From the official 6 p.m. start of the event, the crowd inside and out – a bonfire burned merrily in back of 16 Chester Street – was kept entertained by piper Sean Patrick while, between times, Eric Bartock, who claims no specific Scottish ancestry but provided the haggis, read the traditional Burns poem “Address to the Devil” to a more-or-less hushed audience, who were informed of Burns’ disdainful message to the Calvinists of his era. Bartok then presided over the presentation of the haggis by the sword-bearing Sloan Culver, and ceremoniously made the first cut.

Above, Beer Museum regular, Eric Bartock, reads “Address to the Devil” by Robert Burns near the formal opening of the celebration of Scottish ‘Bard’ Robert Burns’ 260th birthday; below, ‘Tickets, anyone?’ Special guest hostesses – Robert Burns was a known admirer of Scotland’s fairer sex – pull double duty in 50/50 raffle ticket sales.

Tribute was paid by Downes to several mini-dressed (tartans, of course!) young women who circulated in the crowd selling 50-50 raffle tickets and generally contributed an attractive side to the more sedate kilts of the menfolk.

Walter Mabe, the new chairman of the Warren County Board of Supervisors, dropped by and said a few words.

Among Burns’ best known “hits” is “Auld Lang Syne” published in 1788 and traditionally sung on New Year’s. was rendered last Saturday night by scores of lusty voices, during and following one of the “wee dram” toasts.

Above, the traditional Scottish haggis is ceremonially bagpiped from an upstairs dining area into the Virginia Beer Museum’s Burns’ George Washington Room, converted for the evening to the Robert Burns Room.

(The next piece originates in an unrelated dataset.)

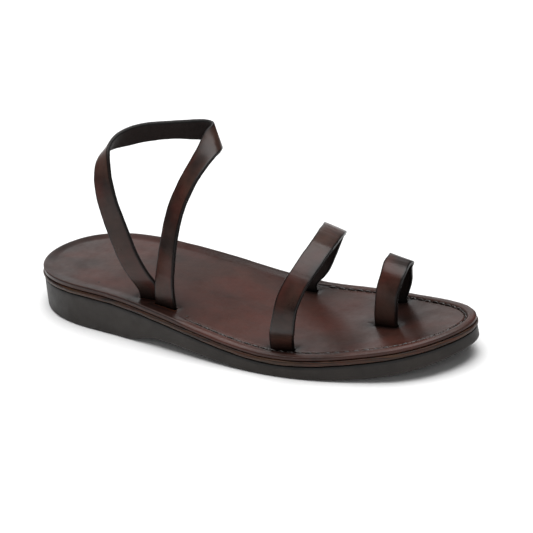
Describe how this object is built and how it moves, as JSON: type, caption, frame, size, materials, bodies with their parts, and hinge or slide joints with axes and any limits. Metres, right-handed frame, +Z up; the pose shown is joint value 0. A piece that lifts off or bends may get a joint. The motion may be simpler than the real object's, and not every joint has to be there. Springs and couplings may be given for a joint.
{
  "type": "toe ring sandal",
  "caption": "Right-foot leather sandal with a toe loop, a slanting instep strap and an ankle loop on a low rubber sole with a heel and arch.",
  "frame": {"origin": "on the floor, in the middle of the flat underside of the heel", "axes": "+X from heel to toe, +Y towards the inner side of the foot (the big toe's side), +Z up"},
  "size_m": [0.25, 0.0835, 0.1021],
  "materials": {
    "sole_rubber": "satin",
    "midsole_leather": "satin",
    "footbed_leather": "semi-gloss",
    "strap_leather": "semi-gloss"
  },
  "bodies": {
    "root": {"outsole": "sole_rubber", "midsole": "midsole_leather", "insole": "footbed_leather", "ankle_strap": "strap_leather", "instep_strap": "strap_leather", "toe_ring": "strap_leather"}
  },
  "joints": []
}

Bagpiper Sean Patrick and ceremonial sword bearer Sloan Culver led the procession; as below Bartock brings the delicacy in for those with an adventuresome culinary streak.

Meanwhile, at local inns, pubs, and restaurants throughout the United States and most of the English-speaking world, people saluted the memory of this erstwhile Scot who penned 550 poems and songs throughout his relatively short life. The much loved “Rabbie” Burns died on January 1, 1796 at the age of 37.

He will never be forgotten.

The actual ‘Bard’, Robert Burns, at left in an 18th century print; to right, an actor ‘double’ several centuries later.

(Malcolm Barr Sr. of Rockland, who reported on this event along with Roger Bianchini – the latter noting the flow of Scotland in his maternal blood line – recalls covering a much more sedate, “posh” he called it, Burns’ night in Tynemouth, England, close to the Scottish border, in 1949. Downes’ event was Barr’s first Burns’ night celebration since that date 70 years ago, and he said it “brought back many memories” of his days as a teenage “cub” reporter in the United Kingdom.)